* START Data segment *

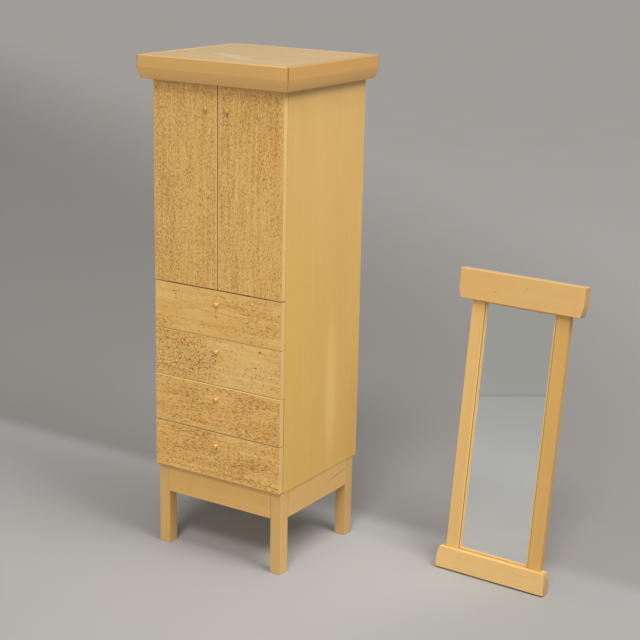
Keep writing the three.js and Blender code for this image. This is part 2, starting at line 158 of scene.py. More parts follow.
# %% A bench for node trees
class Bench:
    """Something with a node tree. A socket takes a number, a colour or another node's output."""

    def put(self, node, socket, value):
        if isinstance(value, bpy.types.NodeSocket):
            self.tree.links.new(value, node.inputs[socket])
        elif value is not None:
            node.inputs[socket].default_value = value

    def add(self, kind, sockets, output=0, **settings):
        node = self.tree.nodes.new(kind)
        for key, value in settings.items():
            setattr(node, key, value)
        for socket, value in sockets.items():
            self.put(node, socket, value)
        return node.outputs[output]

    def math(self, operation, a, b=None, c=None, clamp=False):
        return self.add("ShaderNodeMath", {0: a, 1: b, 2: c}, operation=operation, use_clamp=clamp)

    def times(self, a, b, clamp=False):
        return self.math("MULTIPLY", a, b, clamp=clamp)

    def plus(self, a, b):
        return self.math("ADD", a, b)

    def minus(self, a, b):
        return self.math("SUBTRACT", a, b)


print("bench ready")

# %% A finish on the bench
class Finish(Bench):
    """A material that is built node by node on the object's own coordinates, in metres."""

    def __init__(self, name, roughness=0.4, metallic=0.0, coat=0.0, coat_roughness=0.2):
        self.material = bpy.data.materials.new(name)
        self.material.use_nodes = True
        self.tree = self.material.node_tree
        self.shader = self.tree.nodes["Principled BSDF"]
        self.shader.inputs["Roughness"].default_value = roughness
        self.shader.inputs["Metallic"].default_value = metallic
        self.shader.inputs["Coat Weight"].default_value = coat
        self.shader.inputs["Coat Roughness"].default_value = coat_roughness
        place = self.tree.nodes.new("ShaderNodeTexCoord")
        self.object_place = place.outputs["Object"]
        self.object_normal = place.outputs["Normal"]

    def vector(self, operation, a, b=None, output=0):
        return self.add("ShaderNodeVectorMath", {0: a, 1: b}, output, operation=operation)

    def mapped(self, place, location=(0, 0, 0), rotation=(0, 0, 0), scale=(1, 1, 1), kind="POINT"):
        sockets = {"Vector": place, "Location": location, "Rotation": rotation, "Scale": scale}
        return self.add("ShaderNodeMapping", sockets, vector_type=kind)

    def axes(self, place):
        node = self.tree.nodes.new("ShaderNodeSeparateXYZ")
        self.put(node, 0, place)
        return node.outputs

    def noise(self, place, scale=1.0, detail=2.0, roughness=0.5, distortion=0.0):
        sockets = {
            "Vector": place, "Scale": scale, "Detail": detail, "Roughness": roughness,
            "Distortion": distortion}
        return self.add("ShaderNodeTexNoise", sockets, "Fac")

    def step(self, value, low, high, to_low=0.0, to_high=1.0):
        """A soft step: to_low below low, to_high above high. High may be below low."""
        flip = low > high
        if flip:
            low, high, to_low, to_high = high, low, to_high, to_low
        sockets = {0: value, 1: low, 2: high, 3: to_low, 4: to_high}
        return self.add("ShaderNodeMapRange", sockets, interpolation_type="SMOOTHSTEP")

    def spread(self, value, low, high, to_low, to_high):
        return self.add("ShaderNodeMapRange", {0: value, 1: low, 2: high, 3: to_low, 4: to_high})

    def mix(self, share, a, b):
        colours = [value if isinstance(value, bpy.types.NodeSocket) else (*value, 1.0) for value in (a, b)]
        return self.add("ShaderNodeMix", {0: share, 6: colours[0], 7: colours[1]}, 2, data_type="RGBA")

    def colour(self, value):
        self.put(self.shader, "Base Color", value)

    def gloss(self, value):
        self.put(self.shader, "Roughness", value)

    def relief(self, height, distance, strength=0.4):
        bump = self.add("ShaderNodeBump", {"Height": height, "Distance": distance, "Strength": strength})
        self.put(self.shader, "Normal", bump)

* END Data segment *

Include the first line, the line containing "return node.outputs[output]", and every line between them, copied exactly from the material above; output no other line.

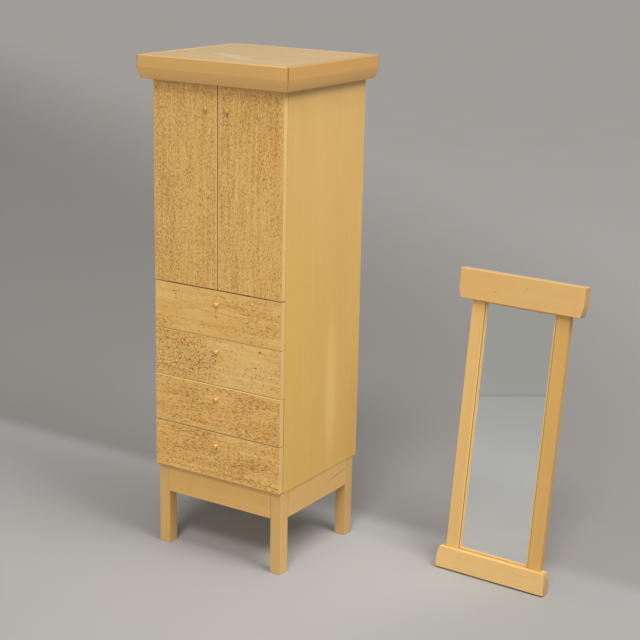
Keep writing the three.js and Blender code for this image. This is part 2, starting at line 158 of scene.py. More parts follow.
# %% A bench for node trees
class Bench:
    """Something with a node tree. A socket takes a number, a colour or another node's output."""

    def put(self, node, socket, value):
        if isinstance(value, bpy.types.NodeSocket):
            self.tree.links.new(value, node.inputs[socket])
        elif value is not None:
            node.inputs[socket].default_value = value

    def add(self, kind, sockets, output=0, **settings):
        node = self.tree.nodes.new(kind)
        for key, value in settings.items():
            setattr(node, key, value)
        for socket, value in sockets.items():
            self.put(node, socket, value)
        return node.outputs[output]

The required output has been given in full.